AW-3 Lalit Kumar on monthly income of victim. PW-3 produced

documents to support that he is a registered licensee businessman

and deals in electronics such as Fridge, AC etc. He stated that the

deceased was attached with another agency involved in repairing

and installation of AC etc. He was getting work from his business

also. Therefore, only for the reason that a self-earning person

could not produce the document of his income, the deposition of

the witnesses conversant with the income of the deceased should

not have been ignored.

(6 of 9) [CMA-2616/2012]

9. In National Insurance Company Limited Vs. Pranay

Sethi and Others, reported in (2017) 16 Supreme Court

Cases 680, the Hon'ble Supreme Court held that "Section 168 of

the Act deals with the concept of "just compensation" and the

same has to be determined on the foundation of fairness,

reasonableness and equitability on acceptable legal standard

because such determination can never be in arithmetical

exactitude. It can never be perfect. The aim is to achieve an

acceptable degree or proximity to the arithmetical precision on the

basis of material brought on the record in an individual case. In a

case of death, the legal heirs of the deceased cannot expect a

windfall. Simultaneously, the compensation granted cannot be an

apology for compensation."

"It is a well-accepted norms that money cannot substitute a

life lost but an effort has to be made for grant of just

compensation having uniformity in approach. There has to be a

balance between the two extremes, that is, a windfall and the

pittance, a bonanza and the modicum."

10. Jagdish Vs. Mohan and Others reported in (2018) 4 SCC

571 was a case of injury in a Motor Vehicle Accident, which

resulted in permanent disablement. In that case, the victim was a

Carpenter and the claimant stated that he has income of

Rs.6,000/- per month. In the absence of documentary evidence,

the Tribunal took the monthly income of the appellant at

Rs.4050/-. The Hon'ble Supreme Court did not accept the

approach of the Tribunal and in para 12 of the judgment recorded

as follows:-

(7 of 9) [CMA-2616/2012]

"12. Having regard to these principles, it would be now appropriate to assess the case of the Appellant for enhancement of compensation. The accident took place on 24 November 2011. The Appellant was a skilled carpenter and self-employed. The claim of the Appellant that his earnings were Rs. 6,000/- per month cannot be discarded. This claim cannot be regarded as being unreasonable or contrary to a realistic assessment of the situation on the date of the accident."

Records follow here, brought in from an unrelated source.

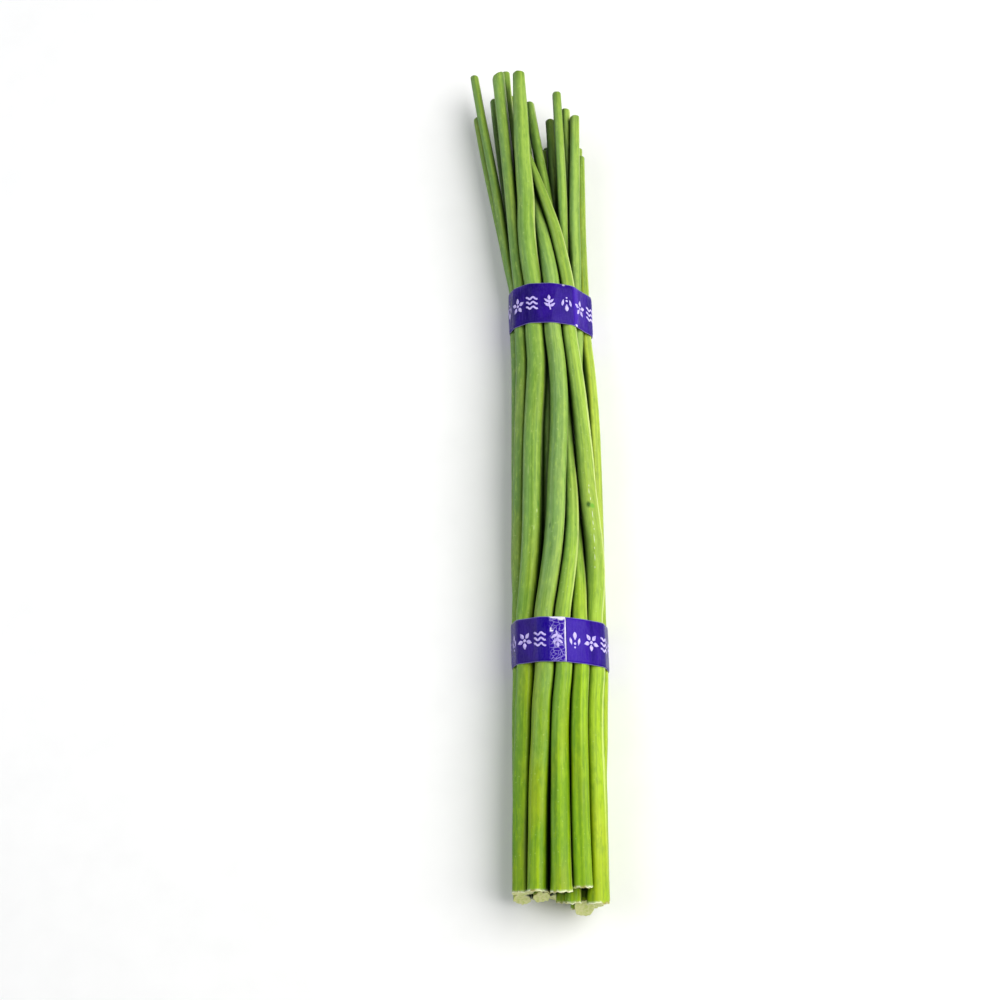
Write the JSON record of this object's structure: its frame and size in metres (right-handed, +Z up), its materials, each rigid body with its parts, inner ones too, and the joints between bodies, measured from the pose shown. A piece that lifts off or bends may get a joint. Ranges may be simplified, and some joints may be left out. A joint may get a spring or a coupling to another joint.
{
  "type": "bunch of garlic scapes",
  "caption": "Bunch of cut garlic scapes, bound with two purple printed film tapes and lying on its side, for food and kitchen scenes.",
  "frame": {"origin": "middle of the bunch's footprint, on the surface that it lies on", "axes": "+Z up, +Y along the bunch from the cut ends to the tips, +X across the bunch"},
  "size_m": [0.058, 0.4068, 0.0385],
  "materials": {
    "scape": "satin fresh plant skin",
    "tape": "glossy thin film"
  },
  "bodies": {
    "root": {"scape_01": "scape", "scape_02": "scape", "scape_03": "scape", "scape_04": "scape", "scape_05": "scape", "scape_06": "scape", "scape_07": "scape", "scape_08": "scape", "scape_09": "scape", "scape_10": "scape", "scape_11": "scape", "scape_12": "scape", "scape_13": "scape", "scape_14": "scape", "scape_15": "scape", "scape_16": "scape", "scape_17": "scape", "scape_18": "scape", "scape_19": "scape", "scape_20": "scape", "lower_tape": "tape", "upper_tape": "tape"}
  },
  "joints": []
}
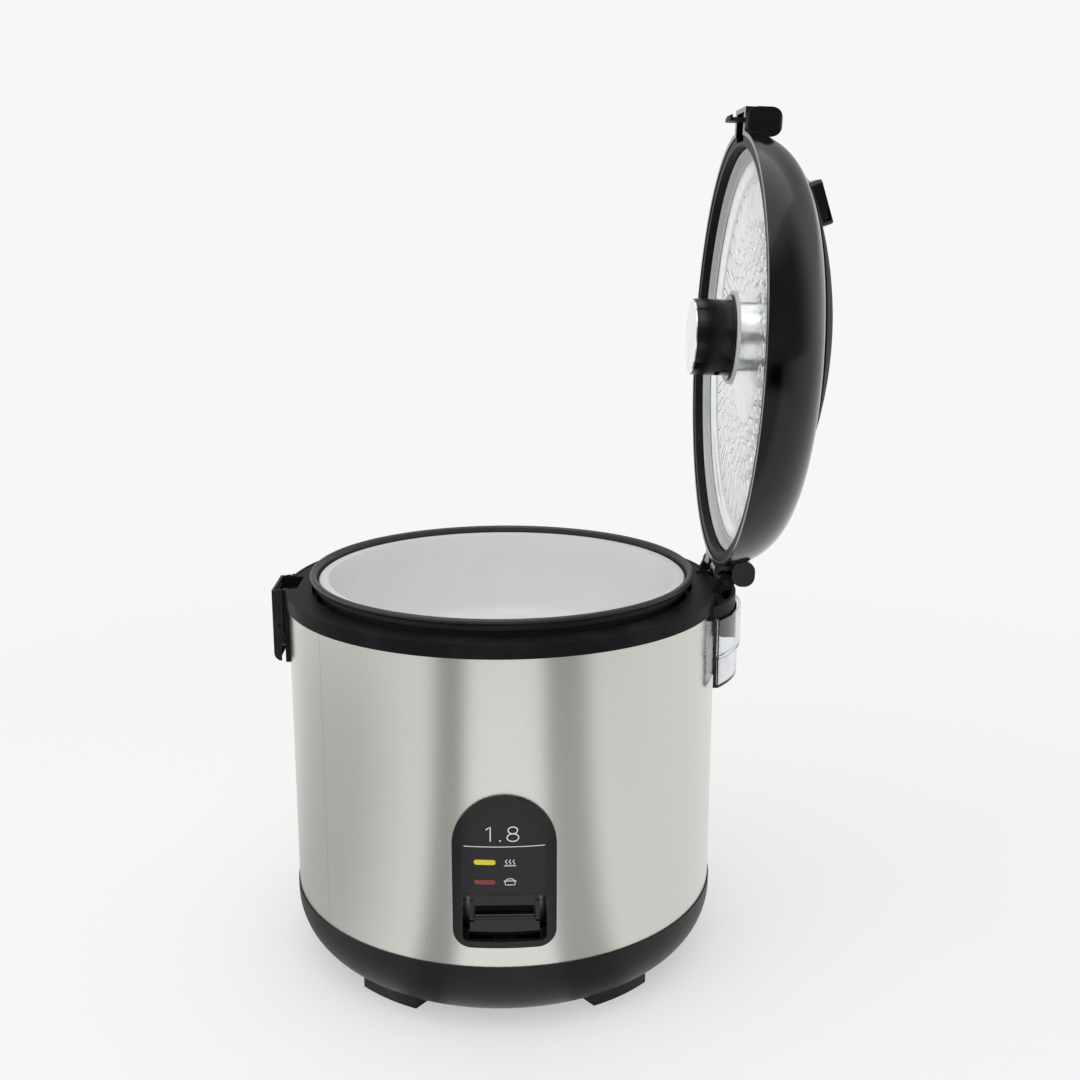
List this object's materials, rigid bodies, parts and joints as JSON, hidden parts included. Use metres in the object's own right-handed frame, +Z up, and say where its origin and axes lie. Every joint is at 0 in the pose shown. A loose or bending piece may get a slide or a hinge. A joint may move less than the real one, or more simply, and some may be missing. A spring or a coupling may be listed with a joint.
{
  "type": "rice cooker",
  "caption": "Jar rice cooker: steel drum body with a hinged domed lid held by a latch, lift-out pot and steam tray, front cook key with two lights, dew collector and feet.",
  "frame": {"origin": "on the body's vertical axis at table level, midway between the feet", "axes": "+Z up; -Y is the front with the control panel; +X is the hinge side, where the lid stands open; -X is the latch side; +Y is the back with the power inlet"},
  "size_m": [0.3243, 0.2597, 0.4995],
  "materials": {
    "steel_shell": "fine level brushing, satin",
    "black_satin": "satin moulding",
    "black_gloss": "polished moulding",
    "foot_rubber": "matt",
    "screw_steel": "zinc plated",
    "liner_steel": "rolled sheet",
    "plate_aluminium": "cast and turned",
    "element_steel": "annealed tube",
    "mica": "wound heater band",
    "ceramic": "glazed sleeve",
    "thermostat": "moulded body",
    "spring_steel": "wire",
    "ferrite": "sintered",
    "brass": "turned",
    "key_black": "glossy key",
    "switch_black": "moulded body",
    "label_black": "printed label",
    "lens_yellow": "clear coloured lens",
    "lens_red": "clear coloured lens",
    "holder_cream": "moulding",
    "lamp_glass": "neon lamps",
    "pot_coating": "dark non-stick coating on aluminium",
    "tray_white": "white moulding",
    "gasket": "pale silicone",
    "lid_plate": "polished sheet",
    "end_polished": "polished face",
    "clear": "clear moulding"
  },
  "bodies": {
    "body": {"base_cup": "black_satin", "feet": "foot_rubber", "base_screws": "screw_steel", "outer_shell": "steel_shell", "top_ring": "black_satin", "ring_screws": "screw_steel", "inner_liner": "liner_steel", "band_heater": "mica", "heating_plate": "plate_aluminium", "heating_element": "element_steel", "plate_spacers": "screw_steel", "thermal_fuse": "ceramic", "warm_thermostat": "thermostat", "sensor_bracket": "liner_steel", "sensor_spring": "spring_steel", "pivot_pin": "screw_steel", "lever_spring": "spring_steel", "switch_bracket": "screw_steel", "micro_switch": "switch_black", "control_bezel": "black_gloss", "label_plate": "label_black", "warm_lens": "lens_yellow", "cook_lens": "lens_red", "lamp_holder": "holder_cream", "indicator_lamps": "lamp_glass", "power_inlet": "black_satin", "inlet_pins": "brass", "hinge_pin": "black_satin", "hinge_spring": "spring_steel", "latch_pin": "black_satin", "latch_spring": "spring_steel", "collector_bracket": "black_satin"},
    "sensor": {"sensor_cap": "plate_aluminium"},
    "magnet": {"magnet": "ferrite", "magnet_rod": "brass"},
    "rocker": {"cook_key": "key_black", "lever_arm": "screw_steel"},
    "pot": {"inner_pot": "pot_coating"},
    "tray": {"steam_tray": "tray_white"},
    "lid": {"lid_cover": "black_gloss", "lid_pod": "black_gloss", "lid_inner_frame": "black_satin", "lid_screws": "screw_steel", "lid_hook": "black_satin"},
    "inner_lid": {"inner_lid": "lid_plate", "lid_gasket": "gasket", "steam_valve": "black_gloss", "valve_seal": "gasket", "valve_end": "end_polished"},
    "vent": {"vent_cap": "black_gloss"},
    "latch": {"latch_lever": "black_satin"},
    "collector": {"dew_collector": "clear"}
  },
  "joints": [
    {"name": "lid_hinge", "type": "hinge", "parent": "body", "child": "lid", "pos_m": [0.131, 0, 0.2315], "axis": [0, 1, 0], "range_deg": [-92, 0], "stiffness_Nm_per_rad": 0.55},
    {"name": "pot_lift", "type": "slide", "parent": "body", "child": "pot", "axis": [0, 0, 1], "range_m": [0, 0.112]},
    {"name": "tray_lift", "type": "slide", "parent": "pot", "child": "tray", "axis": [0, 0, 1], "range_m": [0, 0.116]},
    {"name": "collector_slide", "type": "slide", "parent": "body", "child": "collector", "axis": [0, 0, -1], "range_m": [0, 0.03]},
    {"name": "cook_press", "type": "hinge", "parent": "body", "child": "rocker", "pos_m": [0, -0.055, 0.0408], "axis": [1, 0, 0], "range_deg": [0, 4.5], "stiffness_Nm_per_rad": 0.6, "springref_deg": -8.59, "deforming": ["lever_spring"]},
    {"name": "magnet_rise", "type": "slide", "parent": "body", "child": "magnet", "axis": [0, 0, 1], "range_m": [0, 0.00435]},
    {"name": "sensor_press", "type": "slide", "parent": "body", "child": "sensor", "axis": [0, 0, 1], "range_m": [-0.002, 0], "stiffness_N_per_m": 500, "springref_m": 0.004, "deforming": ["sensor_spring"]},
    {"name": "latch_press", "type": "hinge", "parent": "body", "child": "latch", "pos_m": [-0.1324, 0, 0.204], "axis": [0, -1, 0], "range_deg": [0, 5], "stiffness_Nm_per_rad": 0.3, "springref_deg": -8.59, "deforming": ["latch_spring"]},
    {"name": "vent_cap_pull", "type": "slide", "parent": "lid", "child": "vent", "axis": [0.9498, 0, 0.3127], "range_m": [0, 0.012]},
    {"name": "inner_lid_pull", "type": "slide", "parent": "lid", "child": "inner_lid", "axis": [-0.9994, 0, 0.0349], "range_m": [0, 0.01]}
  ],
  "couplings": [
    {"joint": "magnet_rise", "follows": "cook_press", "m_per_rad": 0.055}
  ]
}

11. This Court has no hesitation to accept that the claim of the

income of the deceased as Rs.12,000/- per month was proved by

the unrebutted evidence on the record and in absence of any

contrary evidence, the said amount should not have been reduced

only for the reason that there was no documentary evidence in

proof of the income. Thus, the loss of dependency is calculated as

Rs.12,000X12 months=1,44,000/-. The Tribunal has rightly

deducted ¼th for personal expenses of the deceased considering

the number of dependents. After deduction of ¼ th from the

aforesaid amount, the remainder is Rs. 1,08,000/-. The Tribunal

has rightly used multiplier of 18 considering the age of the

deceased, his wife and minor child. Thus, the loss of dependency

is calculated as (Rs.1,08,000/-)X18=Rs.19,44,000/-. The Tribunal

has not allowed anything for the future prospect of the deceased.

Considering the settled principles of law in Pranay Sethi (supra)

case as well as in United India Insurance Co. Ltd. Vs.

Satinder Kaur @ Satwinder Kaur & Ors., decided on

30.06.2020 by the Hon'ble Supreme Court, even a self-employed

victim of accident is entitled for some enhancement against future

prospects. The Hon'ble Supreme Court decided 40% as future

prospect for the age group of the deceased in the present case

who was a self-employed. On addition of 40%, the amount comes

(8 of 9) [CMA-2616/2012]

to Rs. 25,21,600/-. Besides the aforesaid, the claimants are

entitled for Rs. 15,000/- as loss to the estate and Rs.15,000/- for

funeral expenses. The wife of the deceased, the minor daughter of

the deceased and the parents of the deceased would separately be

entitled for Rs. 40,000/- for loss of consortium, their separate

entitlement for loss of consortium is already settled in Magma

General Insurance Co. Ltd. Vs. Nanu Ram and Ors. reported

in (2018) 18 SCC 130. Thus, under the conventional head, the

appellants would be entitled for Rs.1,50,000/-, the total payable

compensation comes to Rs.26,71,600/- (Rupees Twenty Six lacs

Seventy One Thousand and Six Hundred)

12. The aforesaid amount minus already paid would be payable

by the Insurer within three months to the claimants along with

interest of 9% per annum, failing which the aforesaid interest

would be payable till the realization of the whole due amount. The

1/3rd share of the minor daughter shall be deposited in some

Fixed Deposit Scheme and shall be spent for education and

betterment of the minor as and when occasion arises on the order

of the Court only.

13. It is made clear that guidelines in Sarla Verma's case and

Pranay Sethi's cases as well as in subsequent cases, to reach at

the "just compensation" would be applicable in the matter of

accident which took place prior to the aforesaid judgments as well

as in the matter of adjudication made by the Tribunal prior to that

judgment. In United India Insurance Co. Ltd. Vs. Satinder

Kaur and Ors., decided on 30.06.2020 accident took place in the

year 1998 and award was made in the year 2001, however, the

Hon'ble Supreme Court enhanced the award considering the

(9 of 9) [CMA-2616/2012]

settled guidelines in the subsequent judgments to reach at "just

compensation". Likewise the Tribunal was required to decide "just

compensation" without being swayed away by the quantum of

claim made by the claimants.

14. The appeal stands allowed to the aforesaid extent.